What Is Green Accounting?
Learn how green accounting expands financial reporting to encompass environmental impacts, offering a holistic view of business sustainability.
Learn how green accounting expands financial reporting to encompass environmental impacts, offering a holistic view of business sustainability.
Green accounting integrates environmental factors into traditional financial reporting. This approach provides a more complete picture of an entity’s performance by considering its environmental footprint. It helps stakeholders understand the financial implications of environmental interactions.
Green accounting, also known as environmental or sustainable accounting, systematically identifies, measures, and reports environmental costs and performance. Its core purpose is to broaden the scope of traditional financial reporting to include environmental dimensions. This provides a more comprehensive view of an entity’s financial health, extending beyond mere profitability, and allows for a better assessment of an organization’s long-term sustainability and true economic impact.
This accounting discipline focuses on generating both financial and non-financial information related to environmental matters. It helps organizations understand the potential trade-offs between traditional economic goals and environmental objectives. Green accounting is a specialized part of management accounting that focuses on costs such as energy, water, and waste disposal.
Green accounting encompasses various approaches, including environmental management accounting (EMA) for internal decision-making and environmental financial accounting for external reporting. EMA helps managers identify and manage environmental costs within operations, while financial environmental accounting integrates environmental data into financial reports for investors and other stakeholders. This integration helps to ensure transparency and accountability by disclosing environmental performance to various interested parties, such as investors, customers, and the public.

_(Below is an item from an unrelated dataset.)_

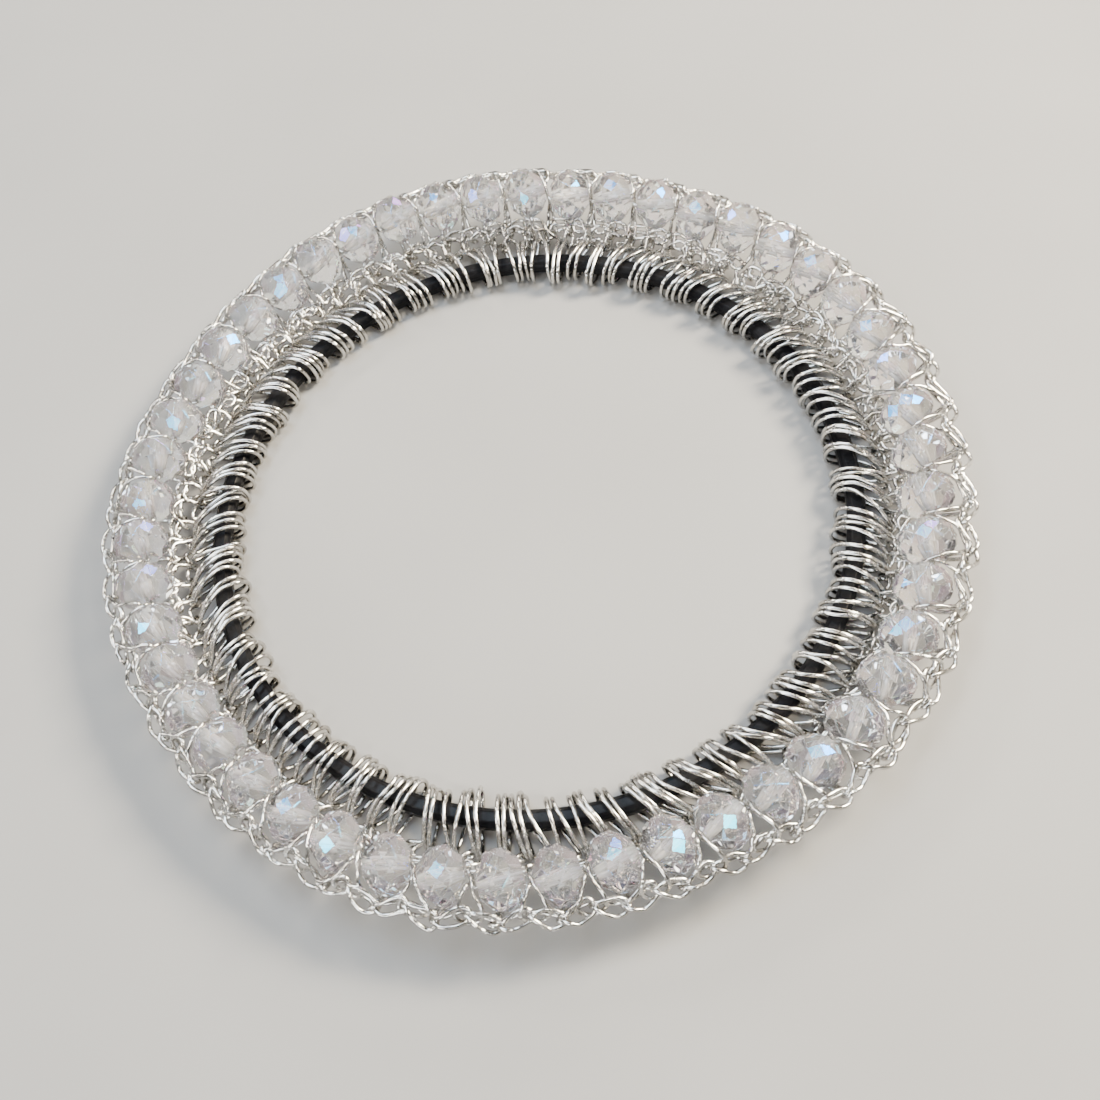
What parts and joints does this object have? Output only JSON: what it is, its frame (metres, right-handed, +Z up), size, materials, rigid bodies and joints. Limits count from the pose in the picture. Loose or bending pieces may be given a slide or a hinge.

The practice of green accounting involves a reappraisal of how to identify and measure the relevant costs of processes and products. It recognizes that conventional accounting methods often overlook or misallocate environmental costs. By incorporating these elements, green accounting provides insights into resource efficiency and potential cost savings. It offers a framework for assessing the sustainability performance of businesses.
Green accounting addresses several primary categories of environmental impact, translating these into measurable data.
Energy consumption is a significant area, encompassing electricity, natural gas, and fuel usage. Measuring energy input helps identify inefficiencies and opportunities for reduction, leading to cost savings and reduced emissions.
Water usage tracks the volume of water consumed in operations, manufacturing processes, and facilities. This measurement highlights areas of high water intensity and encourages conservation efforts. Companies monitor both water intake and discharge quality to assess their overall water footprint.
Waste generation involves tracking the types and quantities of waste produced, including solid waste, hazardous waste, and wastewater. Accounting for waste helps identify opportunities for waste reduction, recycling, and proper disposal, which can mitigate environmental harm and reduce waste management costs. This category often considers the entire lifecycle of materials to identify waste at different stages.
Emissions, particularly greenhouse gases (GHGs) and other pollutants, represent a major environmental impact. Green accounting measures emissions from various sources, such as industrial processes, transportation, and energy generation. This data is important for assessing a company’s carbon footprint and compliance with environmental regulations.
Resource depletion focuses on the consumption of non-renewable natural resources, such as minerals, timber, and other raw materials. This category emphasizes the finite nature of certain resources and encourages sustainable sourcing and efficient use. Accounting for resource depletion provides a broader perspective on a company’s long-term viability and impact on natural capital.
Translating environmental data into financial accounting terms involves recognizing and classifying various environmental costs, liabilities, and potential assets or revenues. Environmental costs can be direct, such as waste disposal fees, pollution control equipment, and environmental compliance costs. These costs are categorized as operational expenses or capital expenditures for new pollution abatement technologies.
Beyond direct expenses, environmental costs also include “hidden” costs embedded in general overheads, and contingent costs that may arise in the future, such as cleanup expenses. These can appear in traditional financial statements as employee expenses, general expenses, or service charges.
Environmental liabilities represent probable future obligations related to environmental cleanup, remediation, or disposal activities resulting from past events. Under U.S. Generally Accepted Accounting Principles (GAAP), a liability for environmental remediation is recognized when it is probable that a company is responsible and the amount can be reasonably estimated. This includes obligations arising from hazardous waste spills, contaminated properties, or improper chemical disposal. The Securities and Exchange Commission (SEC) also requires public companies to disclose material climate-related risks and their financial impacts.
Environmental assets or revenues can also be integrated into financial reporting. These might include revenues from selling recycled materials, byproducts, or carbon credits. The Financial Accounting Standards Board (FASB) has proposed guidance for the recognition, measurement, presentation, and disclosure of environmental credits and obligations. Environmental credits, such as renewable energy credits or carbon offsets, can be recognized as assets if it is probable they will be used for compliance or transferred in an exchange. The accounting for these credits and related obligations aims to improve transparency and comparability in financial statements.